Originally scheduled to premiere as an ensemble performance at The Chocolate Factory in March 2020, Good Day God Damn returns as a durational installation which considers multi-crisis chaos, the mundane nature of the apocalypse, and the simultaneous impossibility, myth, and violence of the American landscape - transmuting an unseen performance through the emotional landscape of 2020 in order to create a new work infused with the archive of its past experiments. For the installation Good Day God Damn,
Acosta draws from a range of aesthetic and tonal references such as theater backdrops, municipal buildings, American cinematic thrillers, cosmic near-futurism, and slow disaster. In the Chocolate Factory Theater's new unrenovated industrial space, Acosta builds a site-specific landscape comprised of paintings that hold spatial and written echoes of performance scores and absurdist micro-plays, a sound world of cosmic opera tones, and moving-image elements that warp scale and our place within it. This environment places a viewer within Acosta's performance-world, allowing one to receive direct transmission of the work's sensorial elements.

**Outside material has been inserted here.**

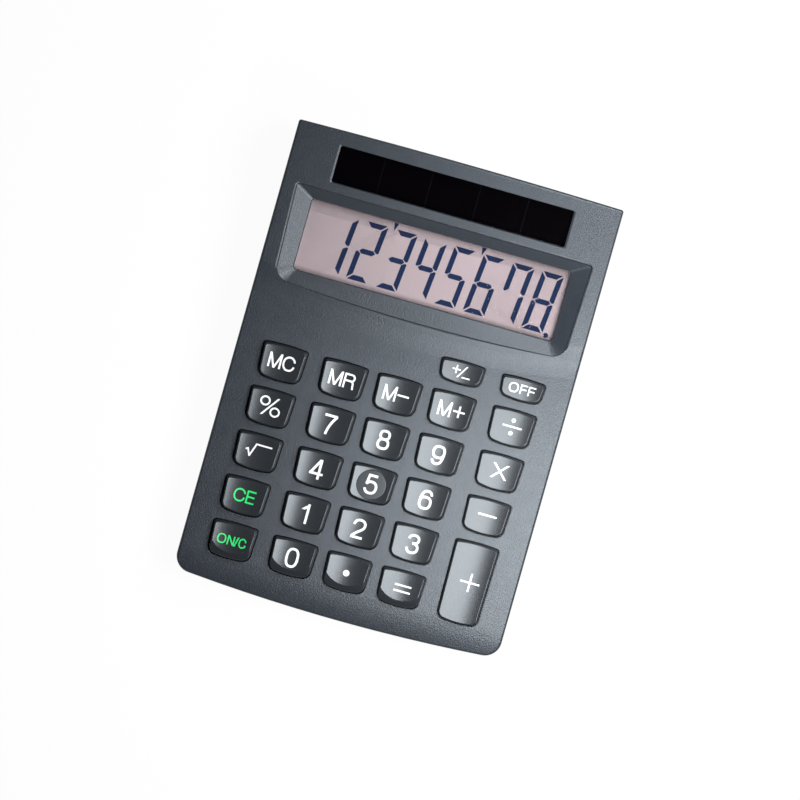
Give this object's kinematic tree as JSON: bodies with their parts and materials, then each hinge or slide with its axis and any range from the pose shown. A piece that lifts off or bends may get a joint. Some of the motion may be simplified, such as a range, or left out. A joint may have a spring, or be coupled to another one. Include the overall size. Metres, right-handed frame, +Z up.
{
  "type": "pocket calculator",
  "caption": "Wedge-shaped pocket calculator with a sunk display, a light cell at the display end, separate dished push keys and a sliding battery door.",
  "frame": {"origin": "middle of the footprint at the underside of the rubber feet", "axes": "+X to the right, +Y towards the display end, +Z up from the table"},
  "size_m": [0.087, 0.1222, 0.022],
  "materials": {
    "case_grey": "fine textured satin",
    "key_black": "glossy, moulded-in legends",
    "clear_cover": "clear polished acrylic",
    "display_glass": "clear",
    "display_grey": "matt pinkish-grey reflector foil",
    "solar_black": "near-black amorphous silicon on glass",
    "inner_plastic": "plain moulded",
    "film": "amber film with printed tracks",
    "mat_rubber": "translucent grey silicone",
    "foot_rubber": "matt black",
    "board_green": "solder mask over fibreglass",
    "carbon": "printed carbon",
    "resin_black": "epoxy drop",
    "small_component": "moulded",
    "steel": "nickel-plated steel",
    "contact_bronze": "sprung phosphor bronze",
    "wire_red": "insulated wire",
    "wire_black": "insulated wire"
  },
  "bodies": {
    "case": {"upper_case": "case_grey", "lower_case": "case_grey", "display_window": "clear_cover", "solar_window": "clear_cover", "lcd_front_polariser": "display_glass", "lcd_front_glass": "display_glass", "lcd_rear_glass": "display_glass", "lcd_reflector": "display_grey", "lcd_holder": "inner_plastic", "lcd_ribbon": "film", "solar_cell": "solar_black", "solar_lead_positive": "wire_red", "solar_lead_negative": "wire_black", "rubber_keypad": "mat_rubber", "circuit_board": "board_green", "contact_pads": "carbon", "chip_cover": "resin_black", "buffer_capacitor": "small_component", "voltage_diode": "small_component", "clock_resistor": "small_component", "button_cell": "steel", "battery_contact_positive": "contact_bronze", "battery_contact_negative": "contact_bronze", "case_screws": "steel", "board_screws": "steel", "holder_screws": "steel", "rubber_feet": "foot_rubber"},
    "battery_door": {"battery_door": "case_grey"},
    "key_plus_minus": {"key_plus_minus": "key_black"},
    "key_off": {"key_off": "key_black"},
    "key_plus": {"key_plus": "key_black"},
    "key_mc": {"key_mc": "key_black"},
    "key_mr": {"key_mr": "key_black"},
    "key_m_minus": {"key_m_minus": "key_black"},
    "key_m_plus": {"key_m_plus": "key_black"},
    "key_divide": {"key_divide": "key_black"},
    "key_percent": {"key_percent": "key_black"},
    "key_7": {"key_7": "key_black"},
    "key_8": {"key_8": "key_black"},
    "key_9": {"key_9": "key_black"},
    "key_multiply": {"key_multiply": "key_black"},
    "key_root": {"key_root": "key_black"},
    "key_4": {"key_4": "key_black"},
    "key_5": {"key_5": "key_black"},
    "key_6": {"key_6": "key_black"},
    "key_minus": {"key_minus": "key_black"},
    "key_ce": {"key_ce": "key_black"},
    "key_1": {"key_1": "key_black"},
    "key_2": {"key_2": "key_black"},
    "key_3": {"key_3": "key_black"},
    "key_on_c": {"key_on_c": "key_black"},
    "key_0": {"key_0": "key_black"},
    "key_point": {"key_point": "key_black"},
    "key_equals": {"key_equals": "key_black"}
  },
  "joints": [
    {"name": "press_plus_minus", "type": "slide", "parent": "case", "child": "key_plus_minus", "axis": [0, 0.0698, -0.9976], "range_m": [0, 0.001], "stiffness_N_per_m": 100, "springref_m": -0.0005, "deforming": ["rubber_keypad"]},
    {"name": "press_off", "type": "slide", "parent": "case", "child": "key_off", "axis": [0, 0.0698, -0.9976], "range_m": [0, 0.001], "stiffness_N_per_m": 100, "springref_m": -0.0005, "deforming": ["rubber_keypad"]},
    {"name": "press_plus", "type": "slide", "parent": "case", "child": "key_plus", "axis": [0, 0.0698, -0.9976], "range_m": [0, 0.001], "stiffness_N_per_m": 100, "springref_m": -0.0005, "deforming": ["rubber_keypad"]},
    {"name": "press_mc", "type": "slide", "parent": "case", "child": "key_mc", "axis": [0, 0.0698, -0.9976], "range_m": [0, 0.001], "stiffness_N_per_m": 100, "springref_m": -0.0005, "deforming": ["rubber_keypad"]},
    {"name": "press_mr", "type": "slide", "parent": "case", "child": "key_mr", "axis": [0, 0.0698, -0.9976], "range_m": [0, 0.001], "stiffness_N_per_m": 100, "springref_m": -0.0005, "deforming": ["rubber_keypad"]},
    {"name": "press_m_minus", "type": "slide", "parent": "case", "child": "key_m_minus", "axis": [0, 0.0698, -0.9976], "range_m": [0, 0.001], "stiffness_N_per_m": 100, "springref_m": -0.0005, "deforming": ["rubber_keypad"]},
    {"name": "press_m_plus", "type": "slide", "parent": "case", "child": "key_m_plus", "axis": [0, 0.0698, -0.9976], "range_m": [0, 0.001], "stiffness_N_per_m": 100, "springref_m": -0.0005, "deforming": ["rubber_keypad"]},
    {"name": "press_divide", "type": "slide", "parent": "case", "child": "key_divide", "axis": [0, 0.0698, -0.9976], "range_m": [0, 0.001], "stiffness_N_per_m": 100, "springref_m": -0.0005, "deforming": ["rubber_keypad"]},
    {"name": "press_percent", "type": "slide", "parent": "case", "child": "key_percent", "axis": [0, 0.0698, -0.9976], "range_m": [0, 0.001], "stiffness_N_per_m": 100, "springref_m": -0.0005, "deforming": ["rubber_keypad"]},
    {"name": "press_7", "type": "slide", "parent": "case", "child": "key_7", "axis": [0, 0.0698, -0.9976], "range_m": [0, 0.001], "stiffness_N_per_m": 100, "springref_m": -0.0005, "deforming": ["rubber_keypad"]},
    {"name": "press_8", "type": "slide", "parent": "case", "child": "key_8", "axis": [0, 0.0698, -0.9976], "range_m": [0, 0.001], "stiffness_N_per_m": 100, "springref_m": -0.0005, "deforming": ["rubber_keypad"]},
    {"name": "press_9", "type": "slide", "parent": "case", "child": "key_9", "axis": [0, 0.0698, -0.9976], "range_m": [0, 0.001], "stiffness_N_per_m": 100, "springref_m": -0.0005, "deforming": ["rubber_keypad"]},
    {"name": "press_multiply", "type": "slide", "parent": "case", "child": "key_multiply", "axis": [0, 0.0698, -0.9976], "range_m": [0, 0.001], "stiffness_N_per_m": 100, "springref_m": -0.0005, "deforming": ["rubber_keypad"]},
    {"name": "press_root", "type": "slide", "parent": "case", "child": "key_root", "axis": [0, 0.0698, -0.9976], "range_m": [0, 0.001], "stiffness_N_per_m": 100, "springref_m": -0.0005, "deforming": ["rubber_keypad"]},
    {"name": "press_4", "type": "slide", "parent": "case", "child": "key_4", "axis": [0, 0.0698, -0.9976], "range_m": [0, 0.001], "stiffness_N_per_m": 100, "springref_m": -0.0005, "deforming": ["rubber_keypad"]},
    {"name": "press_5", "type": "slide", "parent": "case", "child": "key_5", "axis": [0, 0.0698, -0.9976], "range_m": [0, 0.001], "stiffness_N_per_m": 100, "springref_m": -0.0005, "deforming": ["rubber_keypad"]},
    {"name": "press_6", "type": "slide", "parent": "case", "child": "key_6", "axis": [0, 0.0698, -0.9976], "range_m": [0, 0.001], "stiffness_N_per_m": 100, "springref_m": -0.0005, "deforming": ["rubber_keypad"]},
    {"name": "press_minus", "type": "slide", "parent": "case", "child": "key_minus", "axis": [0, 0.0698, -0.9976], "range_m": [0, 0.001], "stiffness_N_per_m": 100, "springref_m": -0.0005, "deforming": ["rubber_keypad"]},
    {"name": "press_ce", "type": "slide", "parent": "case", "child": "key_ce", "axis": [0, 0.0698, -0.9976], "range_m": [0, 0.001], "stiffness_N_per_m": 100, "springref_m": -0.0005, "deforming": ["rubber_keypad"]},
    {"name": "press_1", "type": "slide", "parent": "case", "child": "key_1", "axis": [0, 0.0698, -0.9976], "range_m": [0, 0.001], "stiffness_N_per_m": 100, "springref_m": -0.0005, "deforming": ["rubber_keypad"]},
    {"name": "press_2", "type": "slide", "parent": "case", "child": "key_2", "axis": [0, 0.0698, -0.9976], "range_m": [0, 0.001], "stiffness_N_per_m": 100, "springref_m": -0.0005, "deforming": ["rubber_keypad"]},
    {"name": "press_3", "type": "slide", "parent": "case", "child": "key_3", "axis": [0, 0.0698, -0.9976], "range_m": [0, 0.001], "stiffness_N_per_m": 100, "springref_m": -0.0005, "deforming": ["rubber_keypad"]},
    {"name": "press_on_c", "type": "slide", "parent": "case", "child": "key_on_c", "axis": [0, 0.0698, -0.9976], "range_m": [0, 0.001], "stiffness_N_per_m": 100, "springref_m": -0.0005, "deforming": ["rubber_keypad"]},
    {"name": "press_0", "type": "slide", "parent": "case", "child": "key_0", "axis": [0, 0.0698, -0.9976], "range_m": [0, 0.001], "stiffness_N_per_m": 100, "springref_m": -0.0005, "deforming": ["rubber_keypad"]},
    {"name": "press_point", "type": "slide", "parent": "case", "child": "key_point", "axis": [0, 0.0698, -0.9976], "range_m": [0, 0.001], "stiffness_N_per_m": 100, "springref_m": -0.0005, "deforming": ["rubber_keypad"]},
    {"name": "press_equals", "type": "slide", "parent": "case", "child": "key_equals", "axis": [0, 0.0698, -0.9976], "range_m": [0, 0.001], "stiffness_N_per_m": 100, "springref_m": -0.0005, "deforming": ["rubber_keypad"]},
    {"name": "door_slide", "type": "slide", "parent": "case", "child": "battery_door", "axis": [0, 1, 0], "range_m": [0, 0.01]}
  ]
}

By collapsing the temporal conventions of moving through an installation, attending an evening-length performance, and the durational nature of witnessing a landscape, Acosta attends to larger questions about the impossibility of comprehending the scale and scope of the apocalypse in all its permutations. Good Day God Damn is a connected series of works that manifest in multiple formats.
Aspects of Good Day God Damn and its research were cultivated in collaboration with a team of artists including its core performance ensemble Leslie Cuyjet, Miriam Gabriel, Angie Pittman, and Jessie Young, leading up to a planned premiere performance at The Chocolate Factory Theater in March 2020 which was cancelled due to the COVID-19 pandemic.